G.T. : Cette tran­si­tion s’est faite très aisé­ment. Les mathé­ma­tiques sont un outil très ver­sa­tile et, bien qu’il n’y ait que peu de place en finance pour la topo­lo­gie algé­brique appli­quée, la pen­sée algé­brique en elle-même se trouve invo­quée chaque fois qu’une struc­ture simple appa­raît sous la forme d’un sys­tème complexe.

J’ai pas­sé mon doc­to­rat à essayer de tra­duire la sta­bi­li­té appa­rais­sant dans les pro­prié­tés topo­lo­giques de cer­tains com­plexes en termes algé­briques.

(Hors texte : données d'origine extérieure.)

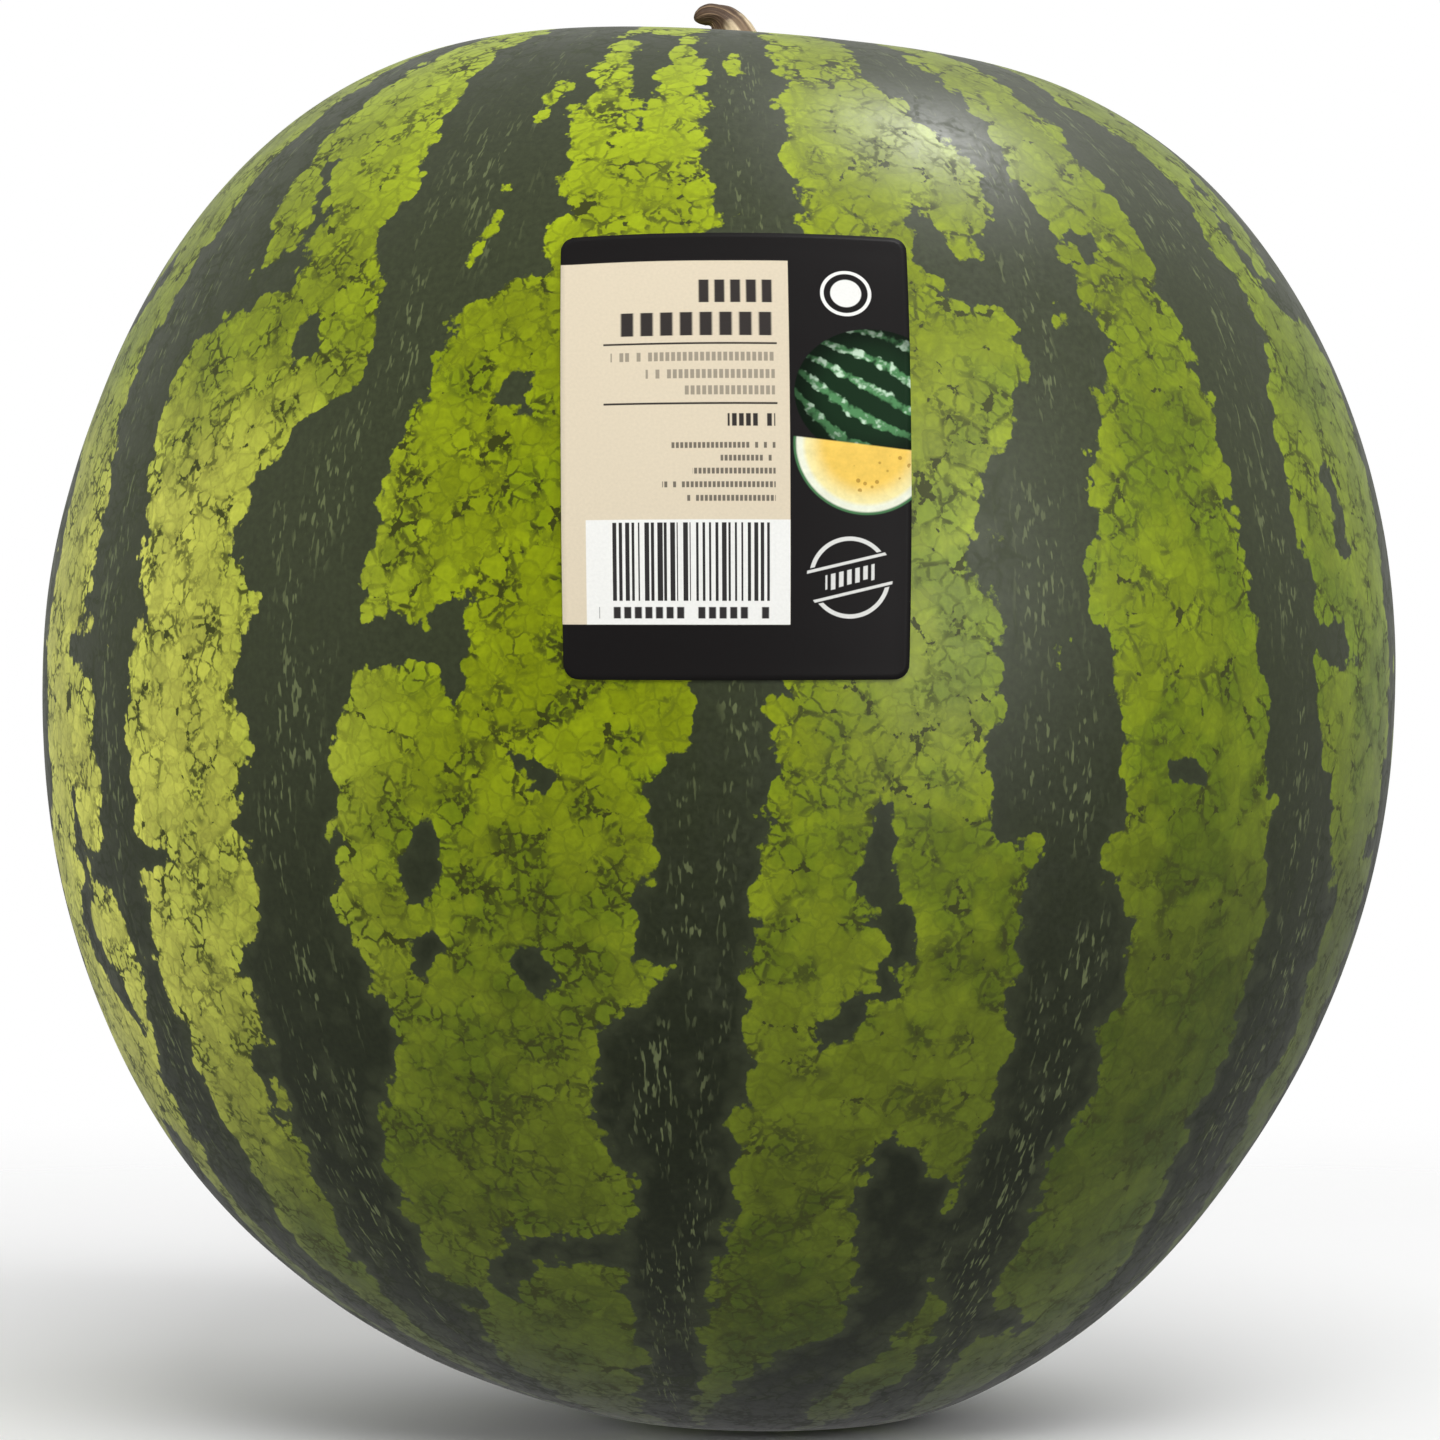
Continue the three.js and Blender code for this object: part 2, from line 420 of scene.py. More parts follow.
def skin_points(directions, lift=0.0):
    """The fruit's points in unit directions from the middle of its widest level."""
    x, y, z = directions.T
    across = np.hypot(x, y)
    down = np.degrees(np.arctan2(across, z))
    longitude = np.arctan2(y, x)
    half_width = 1 / np.hypot(np.cos(longitude) / HALF_WIDTH, np.sin(longitude) / HALF_DEPTH)
    half_height = np.where(z > 0, CROWN_HEIGHT, FOOT_HEIGHT)
    towards_crown = np.maximum(z, 0) ** 2
    fullness = FLANK_FULLNESS + (CROWN_FULLNESS - FLANK_FULLNESS) * towards_crown
    sides = (across / half_width) ** fullness
    ends = (np.abs(z) / half_height) ** fullness
    radius = (sides + ends) ** (-1 / fullness) + lean_at(down) * np.cos(longitude) + lift
    points = directions * radius[:, None]
    from_hollow = np.hypot(points[:, 0] - HOLLOW_OFFSET, points[:, 1])
    dent = HOLLOW_DEPTH * np.exp(-((from_hollow / HOLLOW_RADIUS) ** 2))
    points[:, 2] -= np.where(z > 0, dent, 0)
    return points + np.array((0, 0, WIDEST_LEVEL))


def waves(points, height):
    """Faint waves of the skin, the same for the rind and for what is stuck on it."""
    broad = [noise.noise(Vector(point) * BROAD_WAVES) for point in points]
    fine = [noise.noise(Vector(point) * FINE_WAVES + FINE_START) for point in points]
    return height * (BROAD_SHARE * np.array(broad) + FINE_SHARE * np.array(fine))


def direction_of(down, turn):
    """Unit directions at degrees down from the crown and degrees of turn from the front."""
    down = np.radians(np.asarray(down, float))
    longitude = np.radians(np.asarray(turn, float)) + FRONT
    flat = np.sin(down)
    return np.stack((flat * np.cos(longitude), flat * np.sin(longitude), np.cos(down)), -1)


def new_ball(segments, rings):
    """A closed ball of quads round Z, which each closed piece starts from."""
    shape = bmesh.new()
    bmesh.ops.create_uvsphere(shape, u_segments=segments, v_segments=rings, radius=1)
    bmesh.ops.recalc_face_normals(shape, faces=shape.faces)
    return shape


def vertices_of(mesh):
    flat = np.empty(3 * len(mesh.vertices))
    mesh.vertices.foreach_get("co", flat)
    return flat.reshape(-1, 3)


def new_piece(name, shape, place, material):
    """Makes a smooth piece of a bmesh. `place` turns its vertices into places on the fruit."""
    mesh = bpy.data.meshes.new(name)
    shape.to_mesh(mesh)
    shape.free()
    start = vertices_of(mesh)
    mesh.vertices.foreach_set("co", place(start).ravel())
    mesh.shade_smooth()
    mesh.materials.append(material)
    mesh.update()
    piece = bpy.data.objects.new(name, mesh)
    bpy.context.scene.collection.objects.link(piece)
    return piece, start


def add_values(mesh, name, values):
    """Gives a mesh's vertices a value, or a vector, that its material reads."""
    kind = "FLOAT_VECTOR" if values.ndim == 2 else "FLOAT"
    layer = mesh.attributes.new(name, kind, "POINT")
    layer.data.foreach_set("vector" if values.ndim == 2 else "value", values.ravel())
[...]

Cette démarche peut s’appliquer à d’autres domaines et, même si cette for­mu­la­tion algé­brique n’est pas tou­jours au ren­dez-vous, le mode de pen­sée en lui-même reste le même.

CONSEIL AUX JEUNES

Y.L. : Mon père me répé­tait : les seules limites sont dans notre tête. Je pense que quand on fait ce que l’on aime, il est plus facile de fran­chir ses limites, et de don­ner du sens à ce que l’on fait. Ayez une car­rière pas­sion­nante et sans limites.

“ Les seules limites sont dans notre tête ”

G.T. : Le temps pas­sé en uni­ver­si­té et la pos­si­bi­li­té d’apprendre un domaine nou­veau sont précieux.

Je suis conscient que la ten­dance est de se ruer vers la car­rière mais, étant don­né la dif­fi­cul­té, une fois que l’on y est enga­gé, de se retour­ner vers les sciences et les lettres pour y apprendre quelque chose de nou­veau par simple plai­sir, il est impor­tant d’en avoir fait l’expérience avant de faire un pas qui marque le début d’une période d’une qua­ran­taine d’années.